--- START ---

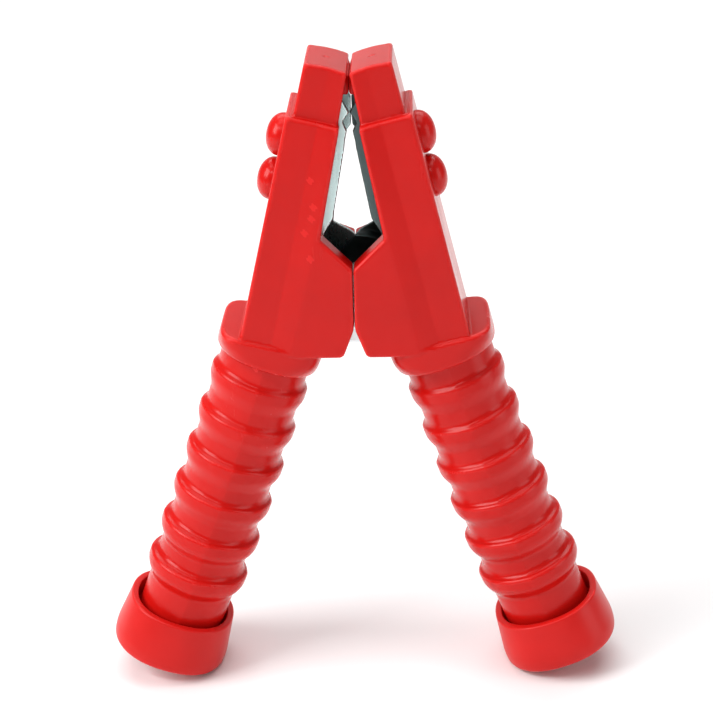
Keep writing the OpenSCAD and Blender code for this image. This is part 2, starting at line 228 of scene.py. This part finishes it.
def side_plan(x, z, wall):
    """The housing's inner outline on its front or rear wall, with the notch above the pivot."""
    shoulder, notch = SHOULDER[wall], (BUTT_GAP, NOTCH_Z[wall])
    inner = beyond(x, z, shoulder, jaw_point(INNER_W, 0))
    slant = beyond(x, z, notch, shoulder)
    vee = beyond(x, z, (CHEEK_LOW_X, CHEEK_Z), (BUTT_GAP, PIVOT_Z))
    return either(inner, both(slant, vee), r=0.4)


def band(w):
    """0 on the outer band of a face and 1 on its inner part, with the sloping band between."""
    return soft_ramp((w - CREASE_W) / BAND_W, soft=0.05)


def housing_field(x, y, z, w, h):
    face = np.abs(y) - (LEDGE_HALF_Y - DEPTH_DRAFT * h + BAND_RISE * band(w))
    plan = np.where(y < 0, side_plan(x, z, "front"), side_plan(x, z, "rear"))
    plan = both(both(plan, -w, r=0.8), h, r=0.5)
    plan = both(plan, CHEEK_Z - z, r=0.9)
    plan = both(plan, -COLLAR_TOP - LEDGE_DROP - h)
    return both(both(plan, face, r=0.8), BUTT_GAP - x, r=0.3)


def nose_roof(w, h):
    """The nose's top, which falls from a low ridge to both sides."""
    outer = h - NOSE_EDGE[1] - (w - NOSE_EDGE[0]) * ROOF_SLOPES[0]
    inner = h - NOSE_RIDGE[1] + (w - NOSE_RIDGE[0]) * ROOF_SLOPES[1]
    return both(outer, inner, r=0.4)


def tongue_side(x, z, h, reach):
    """Side view of the tongue between the noses, this far out from the centre plane."""
    return both(both(LIP_GAP - x, x - reach), both(TONGUE_Z - z, h - TONGUE_H))


def nose_field(x, y, z, w, h):
    face = np.abs(y) - (NOSE_HALF_Y + NOSE_RISE * band(w))
    foot = NOSE_H[1] + 1                  # inside the housing
    high, low = NOSE_W
    inner = w - high - (NOSE_H[0] - h) * (low - high) / (NOSE_H[0] - NOSE_H[1])
    plan = both(both(NOSE_EDGE[0] - w, inner, r=0.4), nose_roof(w, h), r=0.6)
    nose = both(both(plan, foot - h), face, r=0.7)
    gate = np.sqrt((w - GATE[0]) ** 2 + y * y + (h - GATE[1]) ** 2) - GATE_R
    nose = both(nose, -gate, r=0.15)
    tongue = both(tongue_side(x, z, h, TONGUE_X), np.abs(y) - TONGUE_HALF_Y, r=0.5)
    return either(nose, tongue, r=0.3)


def grip_field(y, t, s):
    t = t + bow(s)
    side = np.abs(y) + FRONT_CREASE * np.hypot(t, CREASE_SOFT)
    core = oval(t, side, *CORE_HALF, CORE_POWER)
    core = both(core, both(CUP_FLOOR + GRIP_LIFT - s, s - GRIP_TOP), r=0.4)
    index = np.clip(np.round((s - RIB_FIRST) / RIB_PITCH), 0, RIB_COUNT - 1)
    proud = RIB_PROUD - index * RIB_FADE
    along = s - RIB_FIRST - index * RIB_PITCH
    crest = oval(t, side, CORE_HALF[0] + proud, CORE_HALF[1] + proud, CORE_POWER)
    rise = crest + proud / 2
    upper = (along - RIB_H / 2) * math.cos(RIB_SLOPES[0]) + rise * math.sin(RIB_SLOPES[0])
    lower = (-along - RIB_H / 2) * math.cos(RIB_SLOPES[1]) + rise * math.sin(RIB_SLOPES[1])
    rib = both(both(crest, upper, r=0.55), lower, r=1.5)
    return either(core, rib, r=1.0)


def collar_field(y, t, s, h):
    low, high = COLLAR_POWER
    power = low + (high - low) * smooth_step((s - COLLAR_S) / COLLAR_TURN)
    sleeve = oval(t + bow(s), y, *COLLAR_HALF, power)
    return both(both(sleeve, h + COLLAR_TOP, r=0.8), COLLAR_S - s, r=1.0)


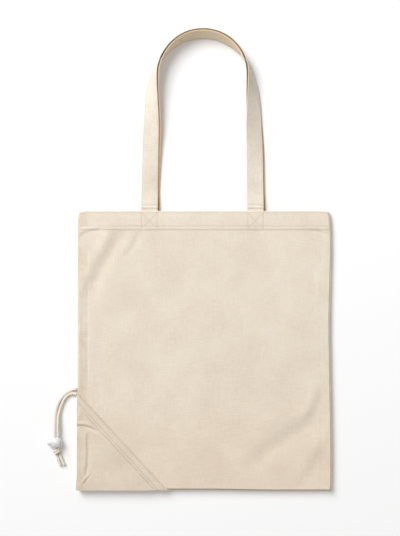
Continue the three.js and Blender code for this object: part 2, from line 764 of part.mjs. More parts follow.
function springSolid(x0, x1) {
  const radius = PLUNGER_TIP / 2 - SPRING_WIRE;
  const stepsPerTurn = 10;
  const steps = SPRING_TURNS * stepsPerTurn;
  const stations = [];
  for (let k = 0; k <= steps; k += 1) {
    const angle = (2 * Math.PI * k) / stepsPerTurn;
    const x = THREE.MathUtils.lerp(x0 + SPRING_WIRE / 2, x1 - SPRING_WIRE / 2, k / steps);
    stations.push({
      point: new THREE.Vector3(x, radius * Math.cos(angle), radius * Math.sin(angle)),
      across: new THREE.Vector3(1, 0, 0),
      up: new THREE.Vector3(0, Math.cos(angle), Math.sin(angle)),
    });
  }
  const w = SPRING_WIRE / 2;
  return outwardFacing(
    sweep(stations, [
      [w, 0],
      [0, w],
      [-w, 0],
      [0, -w],
    ]),
  );
}

addPanels();
addSeamAllowances();
addPouch();
addHandle("front_handle", 1);
addHandle("back_handle", -1);
addFreeCord();
addCordLock();

export default bag;
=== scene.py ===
"""A foldable cotton shopping bag lying on its back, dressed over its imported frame.

Shapes are worked out in millimetres, in the frame's own axes, and become metres when a piece is made.
"""

import logging
import math
from dataclasses import dataclass, replace
from enum import Enum
from typing import Callable, Optional, Sequence

import bmesh
import bpy
from bmesh.types import BMEdge, BMesh, BMVert
from bpy.types import Material, Node, NodeSocket, NodeTree, Object, ShaderNodeTree
from mathutils import Matrix, Vector, noise


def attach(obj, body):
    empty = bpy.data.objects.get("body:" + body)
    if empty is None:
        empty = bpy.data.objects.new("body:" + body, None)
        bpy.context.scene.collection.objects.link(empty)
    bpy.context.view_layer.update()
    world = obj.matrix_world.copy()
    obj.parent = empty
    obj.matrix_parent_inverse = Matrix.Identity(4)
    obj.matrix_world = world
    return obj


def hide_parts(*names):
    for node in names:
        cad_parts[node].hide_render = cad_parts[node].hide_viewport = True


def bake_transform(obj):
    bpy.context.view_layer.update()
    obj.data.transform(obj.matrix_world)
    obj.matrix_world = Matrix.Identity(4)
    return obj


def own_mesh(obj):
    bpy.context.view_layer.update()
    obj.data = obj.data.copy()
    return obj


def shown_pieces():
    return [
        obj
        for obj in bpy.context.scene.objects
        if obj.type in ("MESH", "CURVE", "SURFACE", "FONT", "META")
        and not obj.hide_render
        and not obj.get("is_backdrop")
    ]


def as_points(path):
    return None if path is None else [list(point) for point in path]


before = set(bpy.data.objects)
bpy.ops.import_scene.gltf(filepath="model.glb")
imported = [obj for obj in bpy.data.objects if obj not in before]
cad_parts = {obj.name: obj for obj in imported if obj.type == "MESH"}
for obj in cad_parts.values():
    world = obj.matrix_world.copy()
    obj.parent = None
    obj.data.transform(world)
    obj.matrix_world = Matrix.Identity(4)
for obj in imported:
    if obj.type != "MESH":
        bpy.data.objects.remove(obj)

LOG = logging.getLogger("bag")
MM = 0.001
ROUND = 180.0  # an angle that no edge passes, for pieces without crisp edges
Point = tuple[float, float, float]


class Body(Enum):
    """The frame's bodies that pieces ride on."""

    BACK = "bag_back"
    FRONT = "bag_front"
    FRONT_HANDLE = "front_handle"
    BACK_HANDLE = "back_handle"
    LOCK = "cord_lock"
    BUTTON = "lock_button"


class Slot(Enum):
    """The record's material slots."""

    BAG = "bag_cloth"
    STRAP = "strap_cloth"
    CORD = "cotton_cord"
    PLASTIC = "lock_plastic"
    STEEL = "spring_steel"


class Grain(Enum):
    """What a cloth's weave lines up with."""

    OBJECT = "Object"
    STRIP = "UV"


def smooth(t: float) -> float:
    """Returns 0 before a stretch, 1 after it and an even curve between them."""
    t = min(1.0, max(0.0, t))
    return t * t * (3 - 2 * t)


def quarter_round(t: float) -> float:
    """Returns the height of a quarter circle of radius 1, t of the way in from its edge."""
    t = min(1.0, max(0.0, t))
    return math.sqrt(max(0.0, 1 - (1 - t) ** 2))


def eased(t: float) -> float:
    """Returns a rise from 0 that levels off at 1, along a parabola."""
    t = min(1.0, max(0.0, t))
    return t * (2 - t)


def waver(x: float, y: float, z: float) -> float:
    """Returns a smooth unevenness between -1 and 1, always the same at one place."""
    return noise.noise(Vector((x, y, z)))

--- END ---

Each line from the one containing "addPanels();" through the one containing "obj.parent = empty" must be retyped exactly, the first and last of these included.

addPanels();
addSeamAllowances();
addPouch();
addHandle("front_handle", 1);
addHandle("back_handle", -1);
addFreeCord();
addCordLock();

export default bag;
=== scene.py ===
"""A foldable cotton shopping bag lying on its back, dressed over its imported frame.

Shapes are worked out in millimetres, in the frame's own axes, and become metres when a piece is made.
"""

import logging
import math
from dataclasses import dataclass, replace
from enum import Enum
from typing import Callable, Optional, Sequence

import bmesh
import bpy
from bmesh.types import BMEdge, BMesh, BMVert
from bpy.types import Material, Node, NodeSocket, NodeTree, Object, ShaderNodeTree
from mathutils import Matrix, Vector, noise


def attach(obj, body):
    empty = bpy.data.objects.get("body:" + body)
    if empty is None:
        empty = bpy.data.objects.new("body:" + body, None)
        bpy.context.scene.collection.objects.link(empty)
    bpy.context.view_layer.update()
    world = obj.matrix_world.copy()
    obj.parent = empty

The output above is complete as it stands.